Conclusion: From Judgment to Insight
The role of underwriters is evolving. It’s no longer enough to make a one-time judgment and walk away.
The lenders who win — the ones with healthier portfolios, lower NPAs, and stronger borrower relationships — are those who build continuous insight into their credit workflows.
Monitoring isn’t optional anymore. It’s the missing piece in lending strategy.
Because when you don’t monitor, you don’t see risk, until it’s too late.
FAQ
Why isn’t one-time underwriting enough?
Because it captures a static snapshot. Borrower behavior changes post-disbursal, and without ongoing monitoring, emerging risks go unnoticed.
What types of borrower behaviors indicate risk?

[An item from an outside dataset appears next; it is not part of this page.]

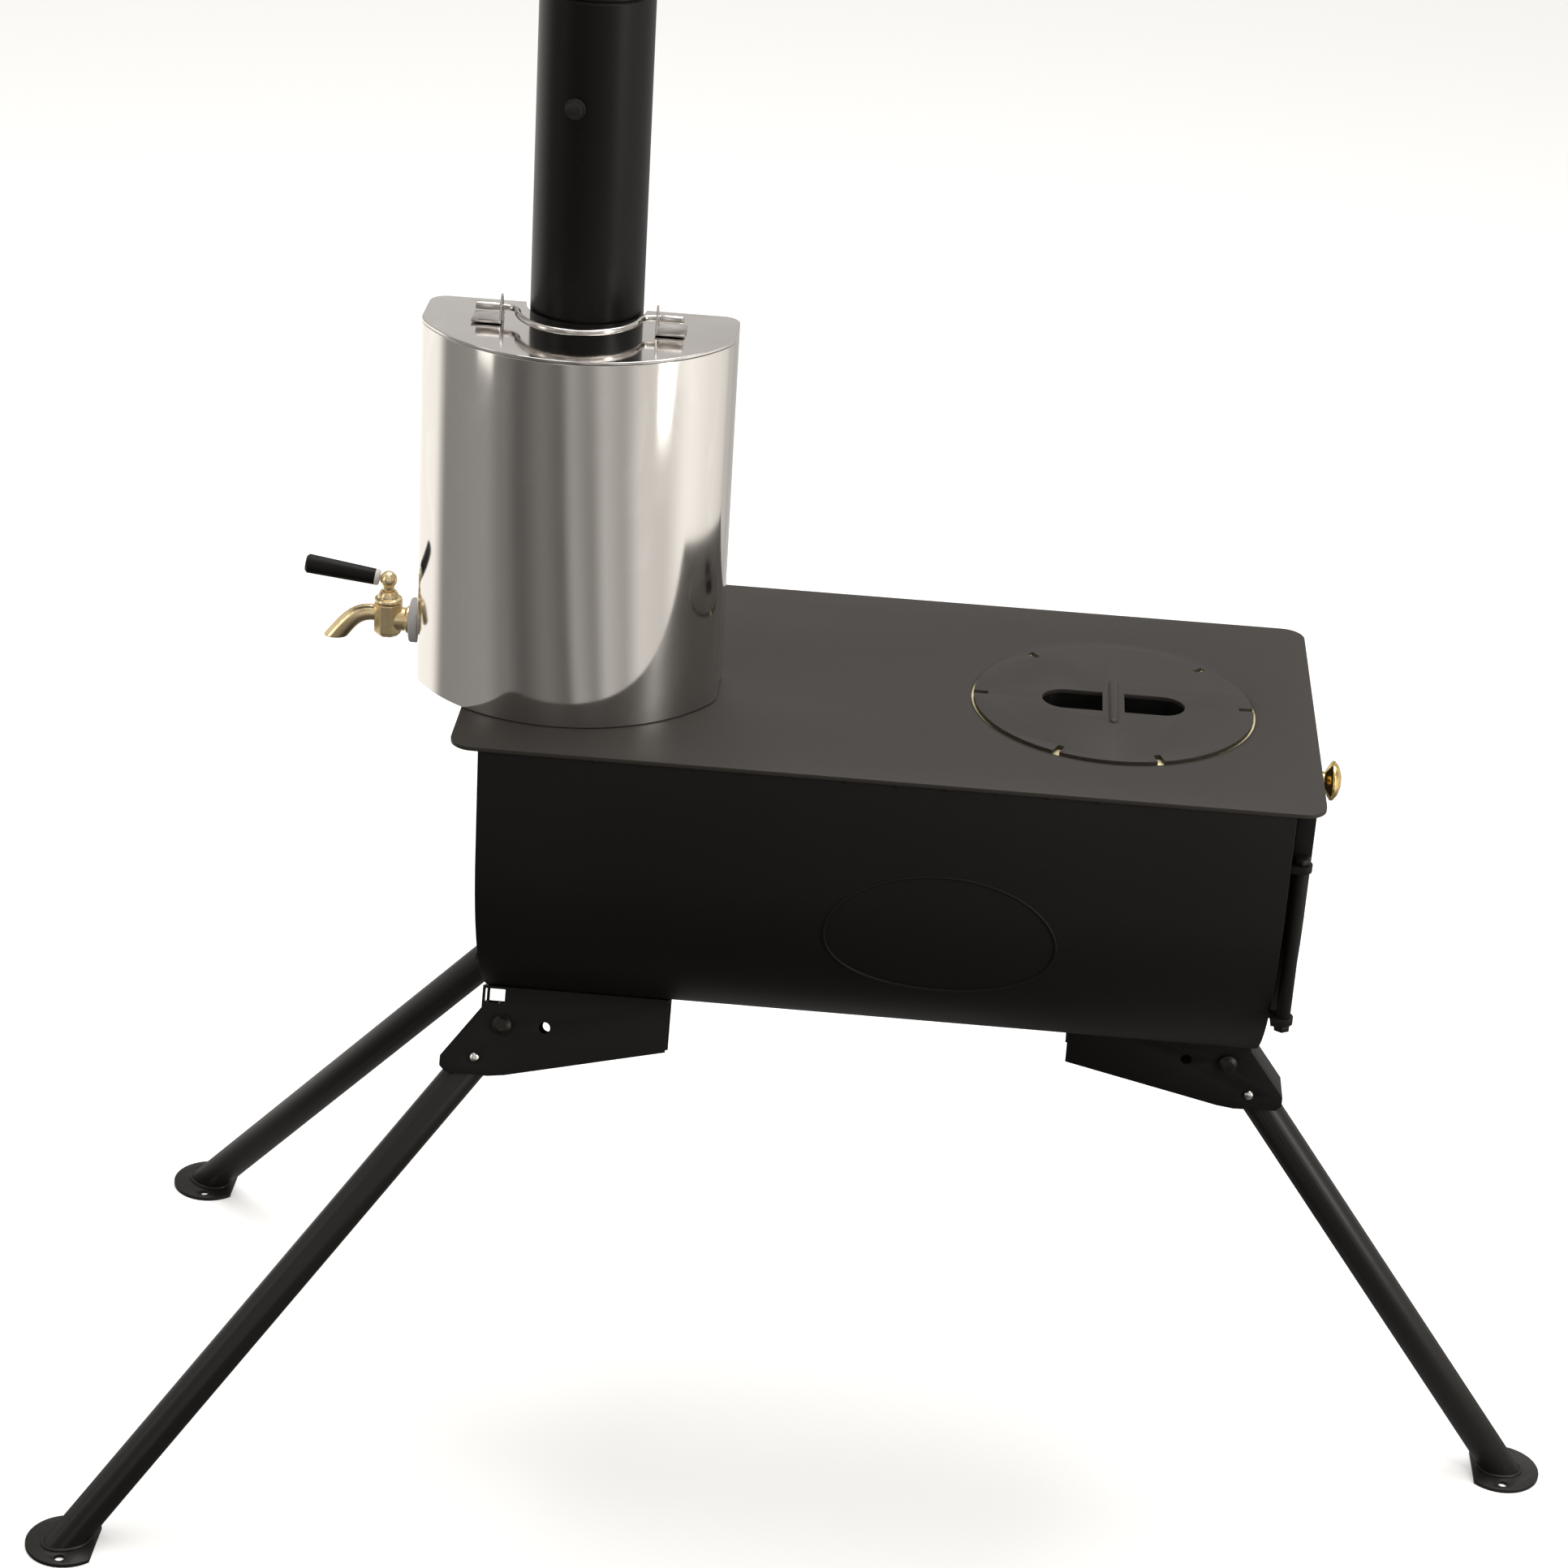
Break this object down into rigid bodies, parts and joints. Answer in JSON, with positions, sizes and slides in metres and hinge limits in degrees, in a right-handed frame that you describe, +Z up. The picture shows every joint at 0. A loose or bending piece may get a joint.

Missed salary credits, excessive withdrawals prior to EMI, low average account balances, or disrupted EMI patterns are significant early warning signs.
How quickly can risk signals appear following disbursal?
As early as the initial 15–30 days. A delayed payment from salary or a missed client payment can immediately change a borrower’s ability to repay.
Does AA data provide real-time insight?
Yes, if pulled at intervals. It mirrors real-world banking behavior, providing you with more up-to-date, more predictive risk signs than static models.
How do we know which borrowers to monitor more closely?
Apply business rules to automatically flag high-risk patterns, for instance, low cash buffers, elevated EMI-to-balance ratios, or erratic inflows.